* THE PROBLEM: What is needed is the run of lines from the one containing "for thing in" through the one containing "before = set(bpy.data.objects)", echoed exactly, with both ends kept and nothing added.
....
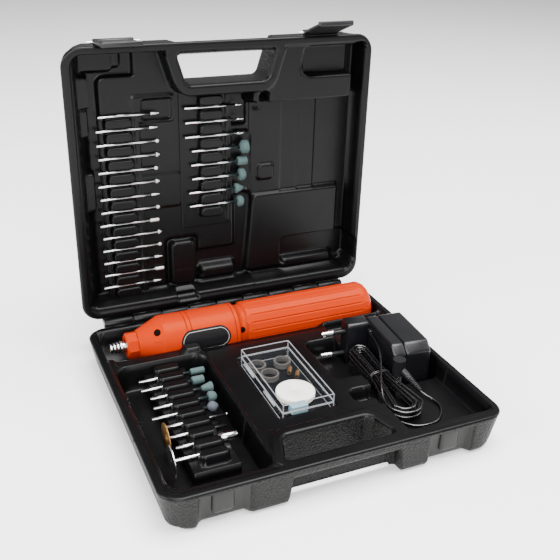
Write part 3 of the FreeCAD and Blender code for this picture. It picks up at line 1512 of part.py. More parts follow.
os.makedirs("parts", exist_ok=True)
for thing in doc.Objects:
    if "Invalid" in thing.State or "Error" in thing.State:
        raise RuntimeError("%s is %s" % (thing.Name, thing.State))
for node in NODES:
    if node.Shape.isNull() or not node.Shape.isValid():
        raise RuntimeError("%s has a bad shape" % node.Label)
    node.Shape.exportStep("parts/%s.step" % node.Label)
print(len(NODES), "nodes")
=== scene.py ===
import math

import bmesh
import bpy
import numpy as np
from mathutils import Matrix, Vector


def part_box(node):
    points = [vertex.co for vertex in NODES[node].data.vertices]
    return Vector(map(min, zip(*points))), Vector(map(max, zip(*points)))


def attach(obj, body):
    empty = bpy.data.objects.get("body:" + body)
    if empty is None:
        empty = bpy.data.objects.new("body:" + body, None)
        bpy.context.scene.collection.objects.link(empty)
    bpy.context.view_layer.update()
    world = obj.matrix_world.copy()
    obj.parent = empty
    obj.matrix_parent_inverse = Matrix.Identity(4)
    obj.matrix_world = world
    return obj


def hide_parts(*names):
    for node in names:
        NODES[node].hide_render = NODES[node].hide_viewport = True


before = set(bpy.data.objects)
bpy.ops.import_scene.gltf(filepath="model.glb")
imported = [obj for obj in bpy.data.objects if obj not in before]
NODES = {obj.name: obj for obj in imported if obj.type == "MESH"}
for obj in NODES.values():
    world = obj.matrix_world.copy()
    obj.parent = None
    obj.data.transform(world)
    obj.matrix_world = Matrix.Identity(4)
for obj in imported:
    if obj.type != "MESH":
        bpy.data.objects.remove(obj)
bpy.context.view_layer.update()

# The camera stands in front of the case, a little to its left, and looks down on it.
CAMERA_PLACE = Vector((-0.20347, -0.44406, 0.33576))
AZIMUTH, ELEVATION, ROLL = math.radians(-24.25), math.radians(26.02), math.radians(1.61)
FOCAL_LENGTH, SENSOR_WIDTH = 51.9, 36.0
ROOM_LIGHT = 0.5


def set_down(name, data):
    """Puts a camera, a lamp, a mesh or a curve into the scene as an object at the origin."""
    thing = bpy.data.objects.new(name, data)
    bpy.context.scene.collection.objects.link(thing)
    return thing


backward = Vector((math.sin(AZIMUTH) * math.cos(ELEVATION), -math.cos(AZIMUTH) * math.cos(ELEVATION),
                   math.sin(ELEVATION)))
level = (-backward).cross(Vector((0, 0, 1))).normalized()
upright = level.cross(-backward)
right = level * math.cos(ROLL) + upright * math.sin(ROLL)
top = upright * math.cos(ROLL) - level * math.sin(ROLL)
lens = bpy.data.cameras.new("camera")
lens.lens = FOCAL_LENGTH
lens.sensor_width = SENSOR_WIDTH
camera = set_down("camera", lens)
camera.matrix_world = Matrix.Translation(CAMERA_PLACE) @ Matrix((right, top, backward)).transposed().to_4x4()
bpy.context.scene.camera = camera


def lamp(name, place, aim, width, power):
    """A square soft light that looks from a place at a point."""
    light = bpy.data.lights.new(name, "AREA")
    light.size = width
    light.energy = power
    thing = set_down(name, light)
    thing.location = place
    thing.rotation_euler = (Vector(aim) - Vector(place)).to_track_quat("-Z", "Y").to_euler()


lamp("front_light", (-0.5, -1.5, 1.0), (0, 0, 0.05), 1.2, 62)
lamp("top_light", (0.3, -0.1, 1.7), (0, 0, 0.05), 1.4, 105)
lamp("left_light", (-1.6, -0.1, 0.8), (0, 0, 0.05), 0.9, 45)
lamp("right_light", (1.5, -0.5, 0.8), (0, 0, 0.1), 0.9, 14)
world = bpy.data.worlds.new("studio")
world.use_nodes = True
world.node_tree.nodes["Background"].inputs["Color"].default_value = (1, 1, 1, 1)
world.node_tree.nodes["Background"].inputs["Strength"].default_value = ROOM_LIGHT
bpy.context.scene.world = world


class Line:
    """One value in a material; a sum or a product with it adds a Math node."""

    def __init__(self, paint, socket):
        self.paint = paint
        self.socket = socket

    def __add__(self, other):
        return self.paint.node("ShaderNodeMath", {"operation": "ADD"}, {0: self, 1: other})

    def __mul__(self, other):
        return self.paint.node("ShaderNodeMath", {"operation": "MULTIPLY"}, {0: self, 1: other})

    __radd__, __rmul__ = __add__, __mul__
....
* TASK OUTPUT:
for thing in doc.Objects:
    if "Invalid" in thing.State or "Error" in thing.State:
        raise RuntimeError("%s is %s" % (thing.Name, thing.State))
for node in NODES:
    if node.Shape.isNull() or not node.Shape.isValid():
        raise RuntimeError("%s has a bad shape" % node.Label)
    node.Shape.exportStep("parts/%s.step" % node.Label)
print(len(NODES), "nodes")
=== scene.py ===
import math

import bmesh
import bpy
import numpy as np
from mathutils import Matrix, Vector


def part_box(node):
    points = [vertex.co for vertex in NODES[node].data.vertices]
    return Vector(map(min, zip(*points))), Vector(map(max, zip(*points)))


def attach(obj, body):
    empty = bpy.data.objects.get("body:" + body)
    if empty is None:
        empty = bpy.data.objects.new("body:" + body, None)
        bpy.context.scene.collection.objects.link(empty)
    bpy.context.view_layer.update()
    world = obj.matrix_world.copy()
    obj.parent = empty
    obj.matrix_parent_inverse = Matrix.Identity(4)
    obj.matrix_world = world
    return obj


def hide_parts(*names):
    for node in names:
        NODES[node].hide_render = NODES[node].hide_viewport = True


before = set(bpy.data.objects)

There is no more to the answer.